Shuri’s inevitable failure leads to a film-long journey for Shuri through the various stages of grief (denial, anger, bargaining, depression and acceptance), a recognizable interior arc matched, at least in part, by the crises faced by Wakanda and Ramonda (Angela Bassett), T’Challa and Shuri’s mother and the reigning monarch: Self-described Western democracies eager to obtain Wakanda’s chief resource, vibranium, and any corresponding future tech, and the discovery of a new, heretofore unknown underwater civilization, Talocan, led by the centuries-old Namor (Tenoch Huerta).



In the comics, Namor preceded his DC counterpart, Aquaman, by two years (1939). In the real and reel worlds, though, Aquaman arrived on multiplex screens first four years ago, compelling Coogler, Feige, and their collaborators to rejigger Namor’s origin story to distinguish it from DC's popular take. The MCU's Namor is still a super-powerful mutant with pointy, Spock-like ears and winged feet, but he’s no longer the ruler of Atlantis. Instead, he rules the aforementioned Talocan, an underwater Meso-American civilization formed as a result of an encounter with a not-unfamiliar purple flower or herb, just as Spanish colonizers invaded the Mexican peninsula and South America.

With the potential discovery of Talocan by resource-hungry surface dwellers, Namor literally emerges from the sea, eager to form an alliance with Wakanda. Echoing T’Challa’s antagonist, Erik "Killmonger" Stevens (Michael B. Jordan), in the previous film, Namor wants to initiate a potentially devastating blow against the surface world, initiating a war he believes a Talocan-Wakanda alliance can and will win.

Ramonda thinks otherwise, recognizing the human toll that would follow any kind of international conflict. Their vastly different world-views inevitably lead to a series of not unexpected misconceptions, errors in judgment, and miscalculations that sets Talocan and Wakanda on a violent collision course.

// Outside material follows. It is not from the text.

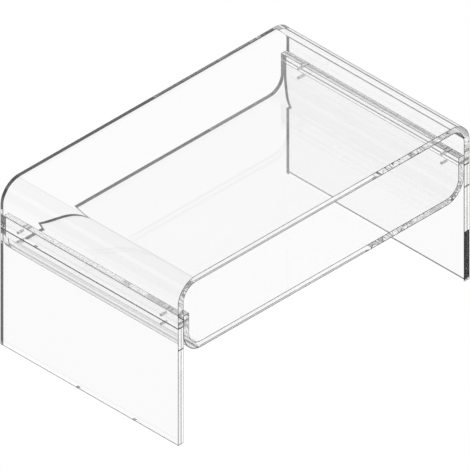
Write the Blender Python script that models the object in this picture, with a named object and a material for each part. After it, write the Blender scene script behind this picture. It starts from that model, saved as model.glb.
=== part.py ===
"""Monitor riser stand in clear acrylic sheet: a top shelf bent down at both ends, a tray bent up at
both ends, two flat leg panels, and the eight pins that lap them together.

Metres, +Z up. X is the width, Y is the depth with the front at -Y, and the origin is on the floor,
in the middle of the footprint."""

import math

import bmesh
import bpy
from mathutils import Matrix, Vector

# The whole riser.
WIDTH = 0.4364
DEPTH = 0.2662
HEIGHT = 0.2070
SHEET = 0.0080  # every panel is cut or bent from the same sheet
BEND_RADIUS = 0.0266  # outside of a bend, on the top shelf and on the tray
BEND_STEPS = 14
EDGE_ROUND = 0.0006  # the polished corner of a cut edge
GAP = 0.0003  # clearance between two pieces that touch

# Heights from the floor.
SEAM_Z = 0.1504  # where a leg meets the top shelf's flange
TRAY_FLOOR_Z = 0.1113  # underside of the tray
TRAY_TOP_Z = 0.1637  # upper end of the tray's upstands

# The pins stand in pairs, one above the seam and one below it, near the front and the rear.
PIN_RADIUS = 0.0019
PIN_CLEARANCE = 0.00005
PIN_INSET = 0.0260  # from the front or rear edge
PIN_OFFSET = 0.0059  # above and below the seam
PIN_SIDES = 32
CUTTER_OVERRUN = 0.002


def clear_scene():
    for obj in list(bpy.data.objects):
        bpy.data.objects.remove(obj, do_unlink=True)


def acrylic(name, colour, alpha):
    """Clear cast acrylic with polished faces."""
    material = bpy.data.materials.new(name)
    material.use_nodes = True
    shader = material.node_tree.nodes["Principled BSDF"]
    shader.inputs["Base Color"].default_value = (*colour, 1.0)
    shader.inputs["Roughness"].default_value = 0.03
    shader.inputs["Metallic"].default_value = 0.0
    shader.inputs["IOR"].default_value = 1.49
    shader.inputs["Transmission Weight"].default_value = 1.0
    shader.inputs["Alpha"].default_value = alpha
    material.diffuse_color = (*colour, alpha)
    return material


def arc(centre_x, centre_z, radius, start, end):
    """Points in the XZ plane along an arc, its two ends included. Angles are in degrees."""
    points = []
    for step in range(BEND_STEPS + 1):
        angle = math.radians(start + (end - start) * step / BEND_STEPS)
        points.append((centre_x + radius * math.cos(angle), centre_z + radius * math.sin(angle)))
    return points


def inverted_u(half_width, end_z, flat_z):
    """Section of a sheet bent down at both ends: flat_z is its upper face, end_z its cut ends."""
    inner_radius = BEND_RADIUS - SHEET
    centre_x = half_width - BEND_RADIUS
    centre_z = flat_z - BEND_RADIUS
    outside = [(half_width, end_z)]
    outside += arc(centre_x, centre_z, BEND_RADIUS, 0, 90)
    outside += arc(-centre_x, centre_z, BEND_RADIUS, 90, 180)
    outside += [(-half_width, end_z)]
    inside = [(-half_width + SHEET, end_z)]
    inside += arc(-centre_x, centre_z, inner_radius, 180, 90)
    inside += arc(centre_x, centre_z, inner_radius, 90, 0)
    inside += [(half_width - SHEET, end_z)]
    return outside + inside


def upright_u(half_width, end_z, floor_z):
    """Section of a sheet bent up at both ends: the inverted one, turned over."""
    return [(x, -z) for x, z in inverted_u(half_width, -end_z, -floor_z)]


def rectangle(low_x, high_x, low_z, high_z):
    return [(low_x, low_z), (high_x, low_z), (high_x, high_z), (low_x, high_z)]


def sheet_piece(name, section, material):
    """A panel whose XZ section runs from the front to the rear, with its cut edges broken."""
    mesh = bpy.data.meshes.new(name)
    shape = bmesh.new()
    corners = [shape.verts.new((x, -DEPTH / 2, z)) for x, z in section]
    face = shape.faces.new(corners)
    extruded = bmesh.ops.extrude_face_region(shape, geom=[face])["geom"]
    moved = [item for item in extruded if isinstance(item, bmesh.types.BMVert)]
    bmesh.ops.translate(shape, verts=moved, vec=Vector((0, DEPTH, 0)))
    bmesh.ops.recalc_face_normals(shape, faces=shape.faces)
    shape.to_mesh(mesh)
    shape.free()
    piece = bpy.data.objects.new(name, mesh)
    bpy.context.scene.collection.objects.link(piece)
    mesh.materials.append(material)
    mesh.shade_smooth()
    mesh.set_sharp_from_angle(angle=math.radians(30))
    return piece


def break_edges(piece):
    """A fine chamfer on every cut edge, but not along the facets of a bend."""
    bevel = piece.modifiers.new("polished_edges", "BEVEL")
    bevel.width = EDGE_ROUND
    bevel.limit_method = "ANGLE"
    bevel.angle_limit = math.radians(40)


def rod(name, radius, length, centre):
    """A round bar along X, about its own centre."""
    mesh = bpy.data.meshes.new(name)
    shape = bmesh.new()
    bmesh.ops.create_cone(
        shape,
        cap_ends=True,
        segments=PIN_SIDES,
        radius1=radius,
        radius2=radius,
        depth=length,
        matrix=Matrix.Rotation(math.radians(90), 4, "Y"),
    )
    shape.to_mesh(mesh)
    shape.free()
    bar = bpy.data.objects.new(name, mesh)
    bar.location = centre
    bpy.context.scene.collection.objects.link(bar)
    return bar


def drill(piece, cutter):
    """Takes the cutter out of the piece, and keeps it as a wire guide."""
    cutter.hide_render = True
    cutter.display_type = "WIRE"
    hole = piece.modifiers.new(cutter.name, "BOOLEAN")
    hole.operation = "DIFFERENCE"
    hole.solver = "EXACT"
    hole.object = cutter


def pin_places():
    """(name, side, centre, is_upper) of each pin. Each runs through two thicknesses of sheet."""
    stack = 2 * SHEET + GAP
    for side_name, side in (("left", -1), ("right", 1)):
        for end_name, end in (("front", -1), ("rear", 1)):
            for level_name, level in (("upper", 1), ("lower", -1)):
                centre = Vector((
                    side * (WIDTH - stack) / 2,
                    end * (DEPTH / 2 - PIN_INSET),
                    SEAM_Z + level * PIN_OFFSET,
                ))
                yield f"pin_{side_name}_{end_name}_{level_name}", side, centre, level > 0


def build():
    clear_scene()
    clear = acrylic("clear_acrylic", (0.94, 0.95, 0.96), 0.35)
    pin_clear = acrylic("pin_acrylic", (0.80, 0.82, 0.84), 0.6)

    half = WIDTH / 2
    top_shelf = sheet_piece("top_shelf", inverted_u(half, SEAM_Z + GAP / 2, HEIGHT), clear)
    tray_half = half - SHEET - GAP
    tray = sheet_piece("tray", upright_u(tray_half, TRAY_TOP_Z, TRAY_FLOOR_Z), clear)
    leg_top = SEAM_Z - GAP / 2
    legs = {
        -1: sheet_piece("left_leg", rectangle(-half, -half + SHEET, 0, leg_top), clear),
        1: sheet_piece("right_leg", rectangle(half - SHEET, half, 0, leg_top), clear),
    }
    for piece in (top_shelf, tray, *legs.values()):
        break_edges(piece)

    pin_length = 2 * SHEET + GAP
    for name, side, centre, is_upper in pin_places():
        hole = rod(
            f"hole_{name}",
            PIN_RADIUS + PIN_CLEARANCE,
            pin_length + 2 * CUTTER_OVERRUN,
            centre,
        )
        drill(tray, hole)
        drill(top_shelf if is_upper else legs[side], hole)
        pin = rod(name, PIN_RADIUS, pin_length, centre)
        pin.data.materials.append(pin_clear)
        pin.data.shade_smooth()
        pin.data.set_sharp_from_angle(angle=math.radians(40))


build()
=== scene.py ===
"""Looks of the clear acrylic monitor riser: fine meshes of its bent sheets, panels and pins, the
clear acrylic they are made of, and a white studio with light that is set by direction."""

import math

import bmesh
import bpy
from mathutils import Matrix, Vector


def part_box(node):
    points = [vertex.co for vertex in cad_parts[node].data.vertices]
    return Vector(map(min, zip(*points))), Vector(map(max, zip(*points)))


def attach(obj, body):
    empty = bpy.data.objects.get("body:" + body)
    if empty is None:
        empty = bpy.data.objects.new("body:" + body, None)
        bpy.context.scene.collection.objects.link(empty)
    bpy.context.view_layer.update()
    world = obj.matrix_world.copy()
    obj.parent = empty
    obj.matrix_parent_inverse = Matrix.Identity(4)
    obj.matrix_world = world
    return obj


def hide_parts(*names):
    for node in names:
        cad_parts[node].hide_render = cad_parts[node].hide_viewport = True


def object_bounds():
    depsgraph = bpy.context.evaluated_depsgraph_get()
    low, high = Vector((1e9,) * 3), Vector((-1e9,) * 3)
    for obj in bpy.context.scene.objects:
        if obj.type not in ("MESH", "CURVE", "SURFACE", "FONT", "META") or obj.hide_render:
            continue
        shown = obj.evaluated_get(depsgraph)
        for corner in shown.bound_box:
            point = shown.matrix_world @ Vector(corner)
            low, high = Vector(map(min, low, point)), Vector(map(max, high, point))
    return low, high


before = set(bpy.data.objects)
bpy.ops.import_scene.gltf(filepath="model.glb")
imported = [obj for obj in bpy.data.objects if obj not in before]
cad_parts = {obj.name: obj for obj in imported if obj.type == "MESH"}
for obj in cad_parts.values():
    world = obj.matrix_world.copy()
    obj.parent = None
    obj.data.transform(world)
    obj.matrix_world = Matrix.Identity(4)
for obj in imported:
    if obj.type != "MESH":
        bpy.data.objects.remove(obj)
cad_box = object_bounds()

# Sizes read from the frame, in metres.
LOW, HIGH = cad_box
LEG_LOW, LEG_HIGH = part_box("left_leg")
TOP_LOW, TOP_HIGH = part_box("top_shelf")
TRAY_LOW, TRAY_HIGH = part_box("tray")
DEPTH = HIGH.y - LOW.y
SHEET = LEG_HIGH.x - LEG_LOW.x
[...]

That collision course, in turn, gives Coogler and his collaborators ample story room to stage several large-scale set pieces, mostly on land, but often in or around water, each one even more inventive or imaginative than the last, all while Shuri evolves from the brilliant scientist who prefers the company of other tech nerds or her AI to the leader Wakanda desperately needs in a time of conflict. Even as he delivers the obligatory spectacle, Coogler interweaves both storylines, the macro and the micro, deftly, giving each one room to develop organically.



Even then, Coogler doesn’t shortchange the other Wakandan characters audiences met and loved four years ago, including Okoye (Danai Gurira), the leader of the Dora Milaje, the all-women army dedicated to protecting Wakanda, Nakia (Lupita Nyong’o), the onetime Wakandan spy now in self-exile (Haiti), and M’Baku (Winston Duke), the colorfully irreverent leader of the mountain tribe, the Jabari. Even Everett K. Ross (Martin Freeman), a CIA field agent and “colonizer,” has a role to play in the sequel's unfolding events.


With so many significant characters, however, each one requiring screen time to pursue their own interrelated paths, Black Panther: Wakanda Forever runs a fairly hefty two hours and 41 minutes (including credits). Some longueurs certainly result here and there, especially during a slightly over-extended denouement, but by the time the mid-credits scene arrives and departs, audiences have been given the rarest of experiences in the MCU, a fully self-contained narrative, made all the emotionally resonant because it avoids the kind of fan service, random cameos, and set-up for the next film in the series or the MCU at large.

It’s also a fitting send-off for a character — and the singular performer who played him — that often feels like a minor miracle. Maybe because it is.

Black Panther: Wakanda Forever opens Friday, November 11, only in movie theaters, via Marvel/Disney.